FACT WITNESSES—Subpoenas and Expenses The issuance of subpoenas for defense fact (as opposed to expert) witnesses to attend a hearing or trial, is governed by Rule 17 of the Federal Rules of Criminal Procedure and 28 U.S.C. §1825. Upon a court order, the United States Marshal Service (USMS) is responsible both for (1) serving subpoenas and (2) paying the witness fees and expenses of fact witnesses. To get a fact witness subpoenaed, follow these steps: Issuance of a Subpoena
1. Prepare a Motion for Production of Witnesses (Rule 17(b)). In the motion, list the witnesses you want subpoenaed and the address for each witness. If the witnesses will be entitled to payment of expenses, such as transportation and lodging, that should be included in the Order. If funds need to be advanced (rather than reimbursed) that should also be included in the Order. A sample motion is here
2. File the motion, ex parte and under seal. You do not have to get prior permission to file this motion under seal. The CM/ECF screens will look like this:
3. After filing the motion, email an Ex Parte Order for Production of Witnesses to the judge’s chambers address. The Order should also include the names and addresses of the witnesses. A sample Order is here.
4. Once the Ex Parte Order for Production has been signed and electronically filed, you may prepare your subpoena. A fillable PDF subpoena is here.
5. Email or take the completed subpoena to the clerk’s office. An official seal and signature will be placed on the subpoena and returned to you.
Service of Subpoena
Take the completed, signed, and sealed subpoena and a copy of the Order, to the USMS. The clerk will not deliver the subpoena to the USMS for service. The USMS should have at least ten working days in which to serve the subpoenas. CJA funds cannot be used to serve subpoenas; do not hire a process server. It is acceptable, though, if your retained investigator serves the subpoena at the same time as the witness is being interviewed.
Payment of Witness Fees and Transportation Expenses
A Form OBD-2
, providing instructions for fees and travel reimbursement, is provided to any defense witness who is served by the USMS. After a witness has either testified, or been released from the subpoena, CJA counsel must complete a Form OBD-3
and have the witness sign it. That form, also signed by counsel, should then be sent to the USMS; the check for fees and expenses will be sent directly to the witness.

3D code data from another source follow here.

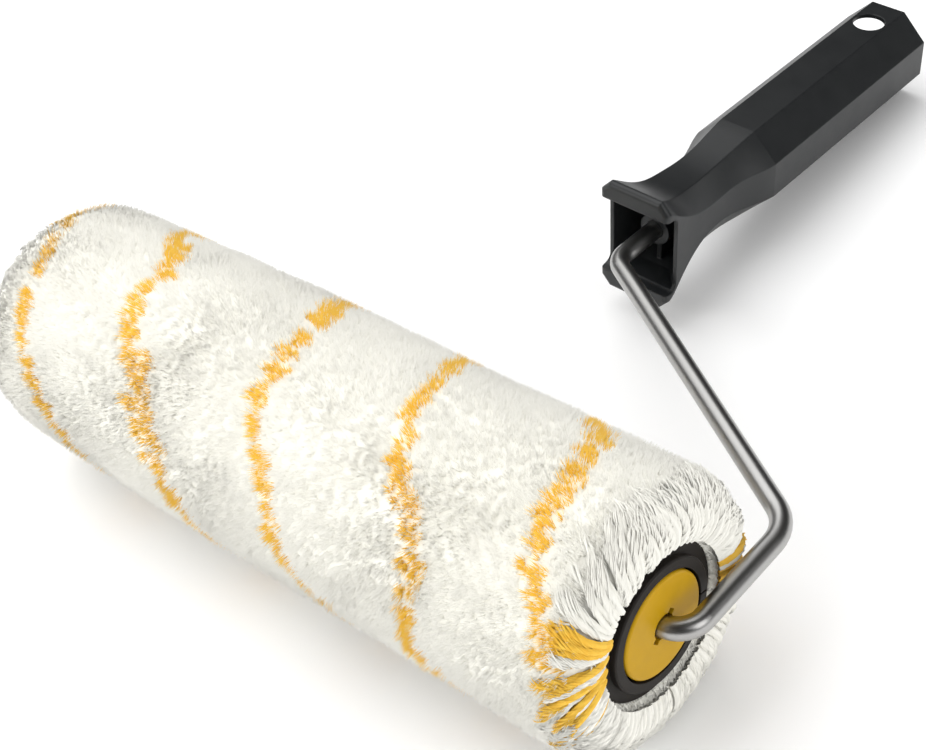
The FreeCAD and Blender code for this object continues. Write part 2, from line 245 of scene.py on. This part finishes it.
def wander(points, scale, seed):
    """Smooth seeded noise, about -1..1, at points of shape (n, 3), for one feature size."""
    waves = 14
    draws = np.random.default_rng(seed)
    total = np.zeros(len(points))
    for _ in range(waves):
        wave = draws.normal(size=3)
        wave *= 2 * math.pi / (scale * np.linalg.norm(wave)) * draws.uniform(0.6, 1.5)
        total += np.sin(points @ wave + draws.uniform(0, 2 * math.pi))
    return total / math.sqrt(waves / 2)


def radial(angle):
    return np.stack([np.zeros_like(angle), np.cos(angle), np.sin(angle)], 1)


def around(angle):
    return np.stack([np.zeros_like(angle), -np.sin(angle), np.cos(angle)], 1)


def to_world(x, angle, radius):
    """x is measured back from the near end, so it runs from 0 to -LENGTH."""
    return np.stack([NEAR_X + x, AXIS_Y + radius * np.cos(angle), AXIS_Z + radius * np.sin(angle)], 1)


def outward(points):
    """The direction straight out of the rounded cushion that the pile makes, at each point."""
    x = points[:, 0] - NEAR_X
    y, z = points[:, 1] - AXIS_Y, points[:, 2] - AXIS_Z
    distance = np.maximum(np.hypot(y, z), 1e-6)
    ends = np.maximum(x + SHOULDER, 0) - np.maximum(SHOULDER - LENGTH - x, 0)
    out = np.maximum(distance - (TIP_RADIUS - SHOULDER), 0.002)
    way = np.stack([ends, out * y / distance, out * z / distance], 1)
    return way / np.linalg.norm(way, axis=1, keepdims=True)


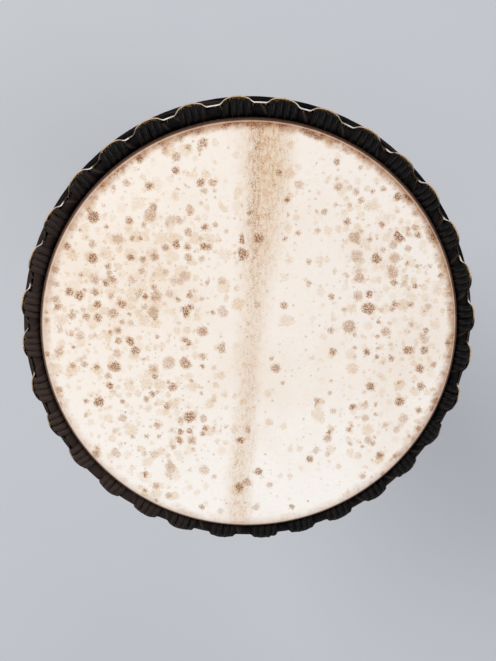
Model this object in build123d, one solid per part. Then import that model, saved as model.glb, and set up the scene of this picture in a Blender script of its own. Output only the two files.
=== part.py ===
from build123d import *
import os
from math import acos, atan2, cos, degrees, radians, sin

os.makedirs("parts", exist_ok=True)

# Rope-tuned goblet hand drum: a carved wooden shell with a goatskin head.
#
# The drum stands on its foot, the origin is the centre of the foot's face, and +Z runs up its axis
# to the head. Sizes are in millimetres. Sections are drawn in the (radius, depth) half plane, where
# depth is the distance below the playing surface.

# ---------------------------------------------------------------- driving dimensions
HEIGHT = 600.0  # foot to playing surface
SHELL_TOP_R = 158.8  # outside radius of the shell below its bearing edge
SKIN = 1.1  # hide thickness
BEARING_OUT = 4.0  # round of the bearing edge, outside
BEARING_IN = 6.0  # round of the bearing edge, inside
HITCHES = 32  # rope hitches round each ring
PITCH = 360.0 / HITCHES  # degrees from one hitch to the next
FIRST_HITCH = 82.6  # degrees from +X of the first crown hitch
ROPE_D = 5.0  # rope diameter
CLEAR = 0.35  # gap left between a rope and what it bears on

ROD_R = 3.0  # steel rod of every ring
WRAP_R = 4.2  # crown and bottom ring over their cloth wrapping
OUTER_WRAP_R = 3.8  # outer ring over its cloth wrapping
OUTER_ROD_R = 2.7
CROWN_RING = (165.2, 10.2)  # ring centres as (radius, depth)
OUTER_RING = (172.1, 20.8)
FLESH_RING = (163.1, 38.0)
BOTTOM_RING_DROP = 28.0  # from the tops of the bottom loops down to the bottom ring

# Shell outline corners as (radius, depth)
RIM_FOOT = (SHELL_TOP_R, 45.0)
BOWL = (150.0, 140.0)
NECK = (83.0, 282.0)
STEM = (93.0, 430.0)
FOOT = (120.0, 592.0)
BOWL_ROUND = 440.0
INNER_RIM = (146.0, 50.0)
INNER_BOWL = (137.0, 140.0)
THROAT = (62.0, 275.0)
INNER_STEM = (70.0, 430.0)
MOUTH = (99.0, 592.0)

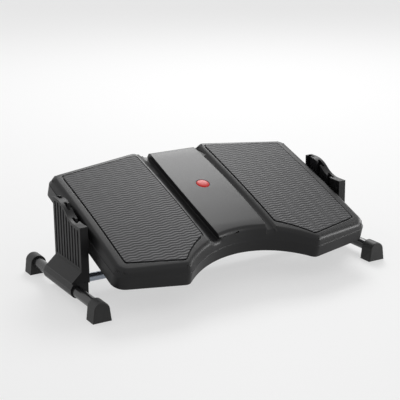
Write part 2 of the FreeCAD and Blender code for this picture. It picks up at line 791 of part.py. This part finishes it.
# Saddles round the foot tubes
saddle = new_body("tube_saddle")
saddle_radius = "(tube_diameter / 2 + saddle_wall)"
pad(saddle, draw(saddle, "saddle_profile", "XZ_Plane", [
    (cradle_x, "tube_height - bar_diameter / 2 - saddle_wall - saddle_dip"),
    (tube_x, f"tube_height - {saddle_radius}", saddle_radius, 1),
    (f"({tube_x} + {saddle_radius})", "tube_height"),
    (f"({tube_x} + {saddle_radius})", "tube_height + saddle_shoulder"),
    (f"({tube_x} + saddle_radius_top)", "saddle_top"),
    (cradle_x, "saddle_top"),
], "-saddle_back"), "saddle_front + saddle_back")
doc.recompute()
pocket(saddle, disc(saddle, "tube_bore", "XZ_Plane", tube_x, "tube_height", "tube_diameter / 2 + slip_fit",
                    "-saddle_back"), "saddle_front + saddle_back")
pocket(saddle, disc(saddle, "bar_bore", "YZ_Plane", "0", "bar_height", "bar_diameter / 2 + slip_fit", cradle_x),
       "bar_seat")
for name, row, sink in (("front", "-saddle_screw_row", "saddle_sink"), ("back", "saddle_screw_row", "saddle_sink"),
                        ("bar", "0", "bar_sink")):
    pocket(saddle, disc(saddle, f"{name}_head", "XY_Plane", saddle_screw_x, row, head_bore, "0"), sink)
    reach = "saddle_top" if name != "bar" else "bar_height"
    pocket(saddle, disc(saddle, f"{name}_bore", "XY_Plane", saddle_screw_x, row, drill, "0"), reach)
both_sides(on_stand(saddle), "tube_saddle")
saddle_screws = []
for name, row in (("front", "-saddle_screw_row"), ("back", "saddle_screw_row")):
    saddle_screws.append(screw(f"{name}_saddle_screw", saddle_screw_x, row, "saddle_sink",
                               "(saddle_top - saddle_sink + saddle_screw_depth - 1)", "-Z"))
saddle_set = on_stand(joined("MultiFuse", "right_saddle_screws", *saddle_screws))
keep(joined("MultiFuse", "saddle_screws", saddle_set, mirrored(saddle_set, "left_saddle_screws")), "saddle_screws")
bar_screw = screw("bar_screw", saddle_screw_x, "stand_offset", "bar_sink", "bar_screw_length", "-Z")
keep(joined("MultiFuse", "cross_bar_screws", bar_screw, mirrored(bar_screw, "left_bar_screw")), "cross_bar_screws")


# Tubes and foot caps
tube_reach = f"({cap_inner_y} + socket_depth)"
tube_skin = cylinder("tube_skin", "tube_diameter / 2", f"2 * {tube_reach}", tube_x, f"-{tube_reach}", "tube_height", "Y")
tube_core = cylinder("tube_core", "tube_diameter / 2 - tube_wall", f"2 * {tube_reach}", tube_x, f"-{tube_reach}",
                     "tube_height", "Y")
both_sides(on_stand(joined("Cut", "foot_tube", tube_skin, tube_core)), "foot_tube")

bar_reach = f"({cradle_x} + bar_seat - end_gap)"
bar_skin = cylinder("bar_skin", "bar_diameter / 2", f"2 * {bar_reach}", f"-{bar_reach}", "0", "bar_height", "X")
bar_core = cylinder("bar_core", "bar_diameter / 2 - tube_wall", f"2 * {bar_reach}", f"-{bar_reach}", "0", "bar_height", "X")
bar_holes = [
    cylinder(f"bar_hole{sign}", drill, "bar_height", f"{sign}{saddle_screw_x}", "0", "0") for sign in ("", "-")
]
bar_hollow = joined("MultiFuse", "bar_hollow", bar_core, *bar_holes)
keep(on_stand(joined("Cut", "cross_bar", bar_skin, bar_hollow)), "cross_bar")

cap = new_body("foot_cap")
arch = "(cap_shoulder_width / 2)"
pad(cap, draw(cap, "cap_arch", "XZ_Plane", [
    (f"({tube_x} - cap_width / 2)", "0"),
    (f"({tube_x} + cap_width / 2)", "0"),
    (f"({tube_x} + {arch})", f"cap_height - {arch}", arch, 1),
    (tube_x, "cap_height", arch, 1),
    (f"({tube_x} - {arch})", f"cap_height - {arch}"),
], cap_inner_y), "cap_depth")
doc.recompute()
block_shape = cap.Tip.Shape
front = -sizes["stand_length"] / 2
rim_names = [
    f"Edge{n}" for n, edge in enumerate(block_shape.Edges, start=1)
    if abs(edge.CenterOfMass.y - front) < 0.01
]
base = cap.Tip
edge_round = cap.newObject("PartDesign::Fillet", "Edge")
edge_round.Base = (base, rim_names)
tie(edge_round, Radius="cap_edge")
doc.recompute()
pocket(cap, disc(cap, "socket", "XZ_Plane", tube_x, "tube_height", "tube_diameter / 2 + slip_fit", cap_inner_y),
       "socket_depth")
on_stand(cap)
far_cap = mirrored(cap, "far_cap", Vector(0, 1, 0))
tie(far_cap, Base__y="stand_offset")
keep(cap, "front_right_foot_cap")
keep(mirrored(cap, "front_left_foot_cap"), "front_left_foot_cap")
keep(far_cap, "rear_right_foot_cap")
keep(mirrored(far_cap, "rear_left_foot_cap"), "rear_left_foot_cap")


# Check every feature, then write one file per piece
doc.removeObject("Probe")
doc.recompute()
for item in doc.Objects:
    if "Invalid" in item.State:
        raise RuntimeError(f"{item.Label} did not build: {item.getStatusString()}")
for item in pieces:
    if item.Shape.isNull() or not item.Shape.isValid():
        raise RuntimeError(f"{item.Label} has no valid shape")
for item in pieces:
    item.Shape.exportStep(f"parts/{item.Label}.step")
print(f"{len(pieces)} pieces written")
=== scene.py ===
import bpy
import bmesh
import math
from mathutils import Matrix, Vector


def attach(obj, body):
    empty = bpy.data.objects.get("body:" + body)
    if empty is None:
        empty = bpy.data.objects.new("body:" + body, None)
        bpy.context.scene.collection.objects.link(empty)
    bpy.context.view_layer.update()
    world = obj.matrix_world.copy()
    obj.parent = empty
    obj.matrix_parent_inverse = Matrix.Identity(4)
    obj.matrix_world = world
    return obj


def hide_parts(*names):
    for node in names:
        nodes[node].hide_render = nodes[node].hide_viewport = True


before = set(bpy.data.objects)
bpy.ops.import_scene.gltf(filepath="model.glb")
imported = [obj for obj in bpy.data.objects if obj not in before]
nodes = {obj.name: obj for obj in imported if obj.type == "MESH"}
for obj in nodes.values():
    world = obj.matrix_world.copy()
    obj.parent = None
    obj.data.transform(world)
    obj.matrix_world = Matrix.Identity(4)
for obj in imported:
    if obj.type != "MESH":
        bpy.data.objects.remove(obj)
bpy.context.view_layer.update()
print("frame loaded", len(nodes), "nodes")

# Where the platform turns: the rod's axis, and the slope it is stored at
pivot = {"y": -0.0140, "z": 0.0893, "tilt": 19.3}
pivotSpot = Matrix.Translation((0, pivot["y"], pivot["z"]))
slopeMatrix = pivotSpot @ Matrix.Rotation(math.radians(pivot["tilt"]), 4, "X")


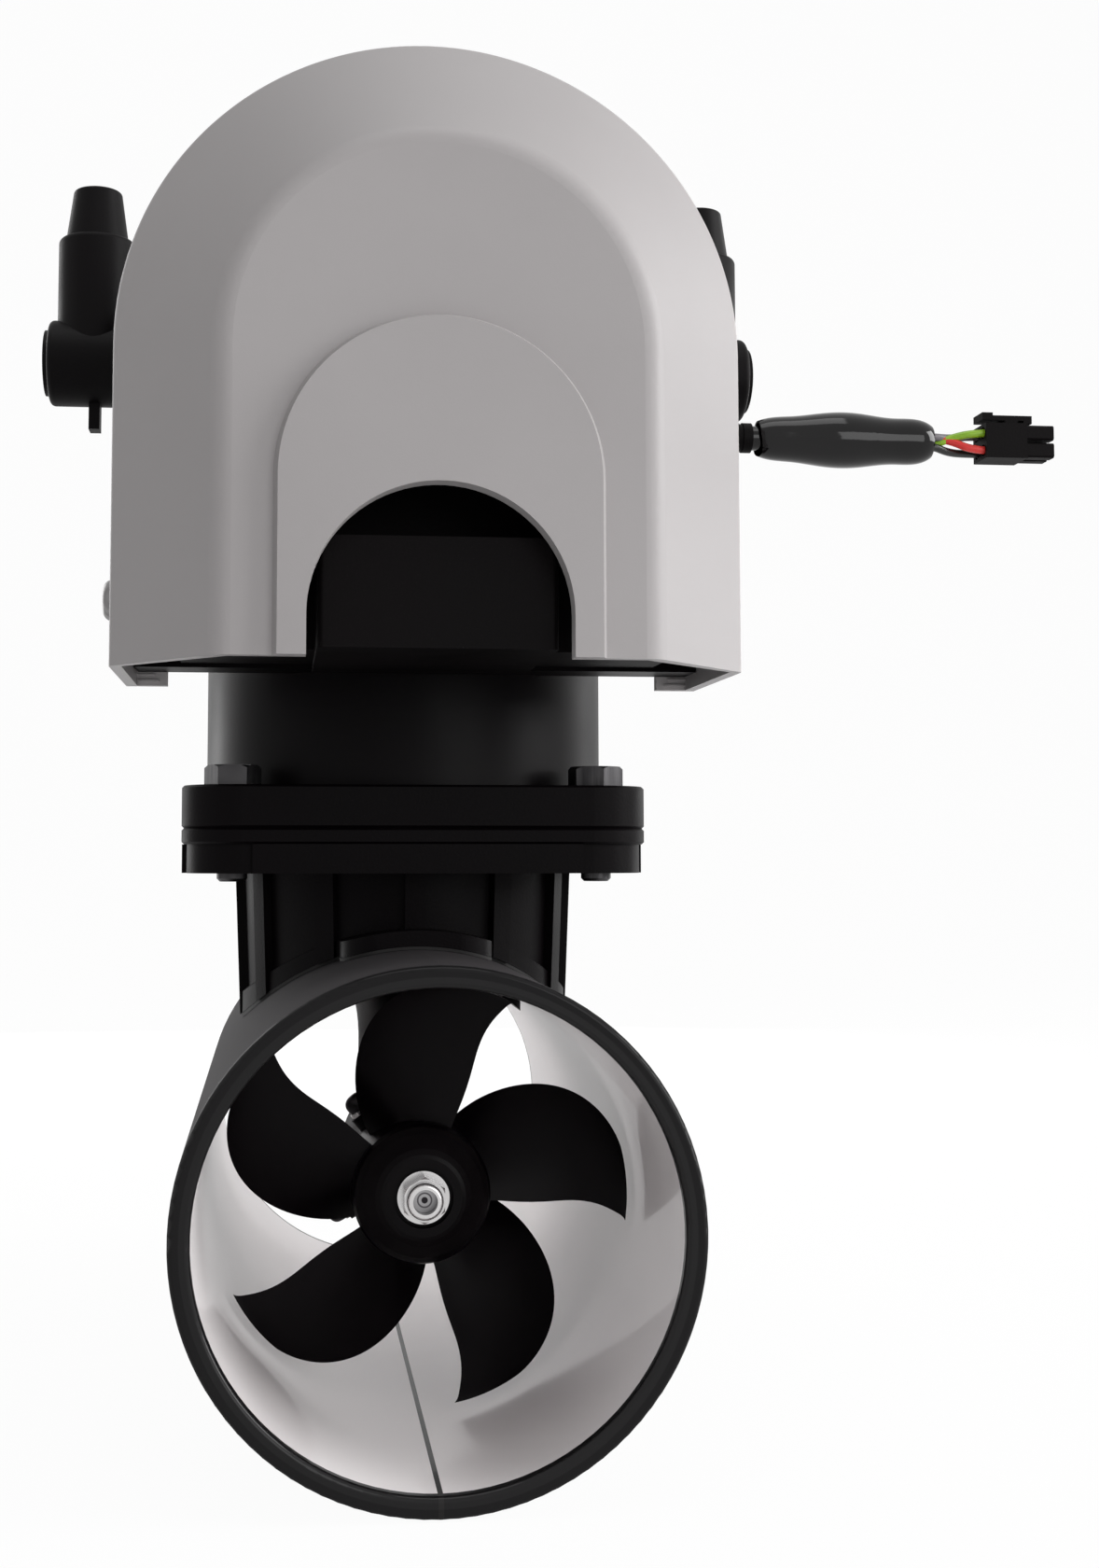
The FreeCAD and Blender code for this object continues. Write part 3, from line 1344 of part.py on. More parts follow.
def plug_housing():
    """Two-row housing: a square rear body, four silos in front and a latch on top."""
    half = plug_side / 2
    y, z = lead_y, lead_z
    split_x = plug_x + plug_length * 0.6
    rear = block(plug_x, split_x, y - half, y + half, z - half, z + half)
    body = [rear]
    row = plug_side / 4
    for dy in (-row, row):
        for dz in (-row, row):
            silo = block(split_x - 1, plug_x + plug_length, y + dy - 2.05, y + dy + 2.05,
                         z + dz - 2.05, z + dz + 2.05)
            body.append(silo.makeChamfer(0.5, [e for e in silo.Edges if is_lengthwise(e)]))
    post = block(plug_x + 6.5, plug_x + 10, y - 2.6, y + 2.6, z + half - 0.5, z + half + 1.8)
    lever = block(plug_x - 0.4, plug_x + plug_length * 0.72, y - 2.6, y + 2.6,
                  z + half + 1.2, z + half + 2.6)
    thumb = block(plug_x - 0.4, plug_x + 2.6, y - 3.4, y + 3.4, z + half + 1.2, z + half + 3.2)
    hook = block(plug_x + plug_length * 0.60, plug_x + plug_length * 0.72, y - 2.6, y + 2.6,
                 z + half + 0.4, z + half + 2.6)
    housing = fuse(body + [post, lever, thumb, hook])
    for dy in (-row, row):
        for dz in (-row, row):
            housing = housing.cut(cylinder(wire_d / 2 + 0.5, plug_length + 2,
                                           (plug_x - 1, y + dy, z + dz), (1, 0, 0)))
    return housing


def is_lengthwise(edge):
    first, last = edge.Vertexes[0].Point, edge.Vertexes[-1].Point
    return abs(first.y - last.y) < 1e-6 and abs(first.z - last.z) < 1e-6


def plug_contacts():
    row = plug_side / 4
    contacts = []
    for dy in (-row, row):
        for dz in (-row, row):
            at = (plug_x + 3.4, lead_y + dy, lead_z + dz)
            sleeve = cylinder(wire_d / 2 + 0.45, plug_length - 5.4, at, (1, 0, 0))
            contacts.append(sleeve.cut(cylinder(0.8, plug_length - 8, (plug_x + 6, at[1], at[2]),
                                                (1, 0, 0))))
    return contacts


# --------------------------------------------------------------------- write out
def build():
    os.makedirs("parts", exist_ok=True)
    drive_outer, drive_inner = drive_bearings()
    prop_outer, prop_inner = prop_bearings()
    motor_outer, motor_inner = motor_bearings()
    pieces = {
        "tunnel_tube": tunnel(),
        "tunnel_gasket": tunnel_gasket(),
        "saddle_flange": saddle_flange(),
        "leg_bolts": leg_bolts(),
        "flange_bolts": flange_bolts(),
        "gear_housing": gear_housing(),
        "neck_seal": neck_seal(),
        "oil_plugs": oil_plugs(),
        "oil_washers": oil_washers(),
        "pod_cap": pod_cap(),
        "pod_cap_seal": pod_cap_seal(),
        "pod_cap_screws": pod_cap_screws(),
        "drive_pinion": drive_pinion(),
        "crown_gear": crown_gear(),
        "drive_bearing_outer": drive_outer,
        "drive_bearing_inner": drive_inner,
        "prop_bearing_outer": prop_outer,
        "prop_bearing_inner": prop_inner,
        "motor_bearing_outer": motor_outer,
        "motor_bearing_inner": motor_inner,
        "shaft_spacer": shaft_spacer(),
        "drive_seal": drive_seal(),
        "prop_seal": prop_seal(),
        "drive_shaft": drive_shaft(),
        "drive_coupling": drive_coupling(),
        "motor_coupling": motor_coupling(),
        "coupling_spider": coupling_spider(),
        "motor_shaft": motor_shaft(),
        "prop_shaft": prop_shaft(),
        "drive_pin": drive_pin(),
        "propeller": propeller(),
        "prop_nut": prop_nut(),
        "motor_flange": motor_flange(),
        "motor_can": motor_can(),
        "motor_cap": motor_cap(),
        "motor_cap_screws": motor_cap_screws(),
        "stator_core": stator_core(),
        "stator_windings": stator_windings(),
        "rotor_core": rotor_core(),
        "rotor_magnets": rotor_magnets(),
        "front_cover": front_cover(),
        "cover_screws": cover_screws(),
        "controller_frame": controller_frame(),
        "controller_case": controller_case(),
        "circuit_board": circuit_board(),
        "board_posts": board_posts(),
        "power_capacitors": power_capacitors(),
        "terminal_blocks": terminal_blocks(),
        "terminal_studs": terminal_studs(),
        "stud_nuts": stud_nuts(),
        "battery_boot_left": battery_boot(-1),
        "battery_boot_right": battery_boot(1),
        "signal_gland": signal_gland(),
        "signal_cable": signal_cable(),
        "cable_sleeve": cable_sleeve(),
        "signal_wires": signal_wires(),
        "plug_housing": plug_housing(),
        "plug_contacts": plug_contacts(),
    }
    for name, shapes in pieces.items():
        save(name, shapes)


build()
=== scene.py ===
# %% [markdown]
# # A bow thruster in Blender
# A bow thruster pushes the front of a boat sideways. An electric motor stands on a round
# tunnel, a slim leg reaches down into the tunnel, and a propeller turns at its end.
# The solid parts come ready made. This lesson gives them light, a camera and finishes,
# and adds the few soft pieces that solids show badly: the signal cable and its wires.

# %% Load the solid parts
import math

import bpy
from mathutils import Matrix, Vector


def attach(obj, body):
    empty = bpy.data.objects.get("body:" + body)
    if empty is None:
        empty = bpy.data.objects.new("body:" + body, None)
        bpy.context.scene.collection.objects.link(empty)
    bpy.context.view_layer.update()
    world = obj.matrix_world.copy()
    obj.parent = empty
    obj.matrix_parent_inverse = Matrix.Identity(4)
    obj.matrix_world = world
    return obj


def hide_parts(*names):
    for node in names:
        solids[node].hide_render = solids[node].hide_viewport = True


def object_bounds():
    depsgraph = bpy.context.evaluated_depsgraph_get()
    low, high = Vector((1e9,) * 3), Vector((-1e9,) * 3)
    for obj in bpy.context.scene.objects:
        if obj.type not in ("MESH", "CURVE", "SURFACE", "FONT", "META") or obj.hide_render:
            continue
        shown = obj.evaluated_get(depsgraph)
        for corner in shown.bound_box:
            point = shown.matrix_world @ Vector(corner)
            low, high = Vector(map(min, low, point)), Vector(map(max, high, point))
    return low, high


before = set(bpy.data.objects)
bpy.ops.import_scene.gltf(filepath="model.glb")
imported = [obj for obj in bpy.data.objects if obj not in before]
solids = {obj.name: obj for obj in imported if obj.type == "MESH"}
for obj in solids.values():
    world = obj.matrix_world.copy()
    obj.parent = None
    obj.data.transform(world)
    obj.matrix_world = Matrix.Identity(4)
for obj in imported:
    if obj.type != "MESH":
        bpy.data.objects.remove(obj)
cad_low, cad_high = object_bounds()
cad_box = [list(map(float, cad_low)), list(map(float, cad_high))]
print("solid parts:", len(solids), "box:", cad_box)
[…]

Subpoena of Federal Government Agent or Employee
More rules and regulations apply if you want to have a federal agent or employee testify on behalf of a defendant. You must follow the rules for the federal agency or department, and provide advance notice to the Government, which then has an opportunity to challenge the subpoena. The ability of the Government to require additional steps comes from the Supreme Court’s decision in United States ex rel. Touhy v. Regan, 340 U.S. 462 (1951)
. In Touhy, the Court held that a regulation limiting the ability of an inmate to subpoena an FBI agent in a federal habeas corpus action, was a proper exercise of executive authority. After Touhy, federal agencies made regulations controlling the release of information by their employees—whether by request or by subpoena. Each agency has its own set of regulations, which should be referred to whenever this issue arises. For general guidance: Department of Justice (including DEA and FBI) regulations are found at 28 C.F.R. §§16.21-16.26.
Send a letter to the Assistant Attorney General of the Criminal Division with copies to the United States Attorney and the AUSA handling the case. The letter should contain summary of the testimony that is being sought. Homeland Security (including ICE and CBP) regulations are found at 6 C.F.R. §§5.41-5.45.
Send a letter to the Office of General Counsel for DHS with copies to the United States Attorney and the AUSA handling the case. The letter should contain a summary of the testimony being sought and why it is relevant to the case.